Together, Bougie and Frank expertly mix photo-referencing with icky, lumpy detail, sketching out bodies that look and behave like real bodies (the way that Don Piano's gut hangs down near his sad dick, for example, is viscerally hilarious or horrifying, depending on the page). "Badass Assassin" reimagines conventional porn, full of violent sex and verbal abuse, if only it at least deigned to indulge a "have your cake and eat it too" mentality that allowed the women the possibility of taking control. Not to mention, the inclusion of a healthy BDSM relationship between the two heroes gives the pitch dark comedy a little bit of earned warmth.

An illustration by Wes Crum
An illustration by Wes Crum

Technically adroit illustration fuels many of the contributions to Sleazy Slice #7. Two pin-ups from John Howard (a beyond buxom space lass and a retro-licious librarian lady with a scorpion tale and rap video ass) appear on the inside cover and and a few sci-fi poster homages from Wes Crum, best known for Anal Intruders From Uranus, provide a nutty indecent interlude. They suggest characters designed by Wally Wood and Basil Wolverton for a never-to-be-produced flick, as directed by Tinto Brass from a script by Rory Hayes.

"Menace of the Moon-Matrons" from S.C.A.R.—the husband and wife team of Steve Carter and Antoinette Ryder, who've appeared in every issue of Sleazy Slice—continues their John Carter of Mars riffing. Here, some handsome astronauts get stranded on a craggy planet run by Amazons riding dinosaurs and are turned into babies with big heads and even bigger dicks, resulting in an almost impenetrably dense adventure tale chock full of body horror.
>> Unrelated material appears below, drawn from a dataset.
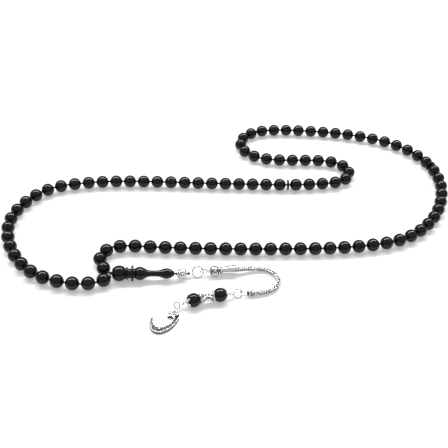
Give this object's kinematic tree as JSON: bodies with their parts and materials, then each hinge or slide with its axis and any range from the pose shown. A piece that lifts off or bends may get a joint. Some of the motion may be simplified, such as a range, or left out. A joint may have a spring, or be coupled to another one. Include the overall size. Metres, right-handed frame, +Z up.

Along with "Menace," the most imaginative and rewarding contribution here is Hans Rickheit's sexually explicit take on his Cochlea and Eustachia characters. In this one, the precocious, anarchic twins discover a strange steampunk'd sex machine, resulting in a parasitic orgy. Both S.C.A.R. and Rickheit's work here is powered by an understanding that the freedom allowed by porn comics doesn’t necessarily have to turn towards the titillating all the time.

Oh yeah! This issue is also fleshed with 10 freaking pages from Bougie's skeezy sketchbook: a woman with a wooden stake shoved through her vagina; a large-breasted woman with a fish for a head jerking two dudes off; and a Nazi screaming at two emaciated Jews gnawing on her ass, to name just a few of the rather rough drawings encountered. The compounding of images like these is overwhelming, though it also captures a broad spectrum of filthy musings, for better and worse.

Then there's Carl's lame "Giving Head," the least properly filthy, yet most offensive contribution in #7. "Giving Head," features a woman describing a dream in which she is guillotined and the orgasm she experiences upon waking up. It's an idea that has the potential to be a goofy rumination on pleasure and pain, but turfs out by relying on a stupid blowjob one-liner in which the dreaming woman is the butt of the joke. Shit's just not funny. Then again, the inclusion of something this lunkheaded is refreshing: It highlights Sleazy Slice's chaotic collating, which feels like a respite from all the carefully considered "curation" we're drowning in right now.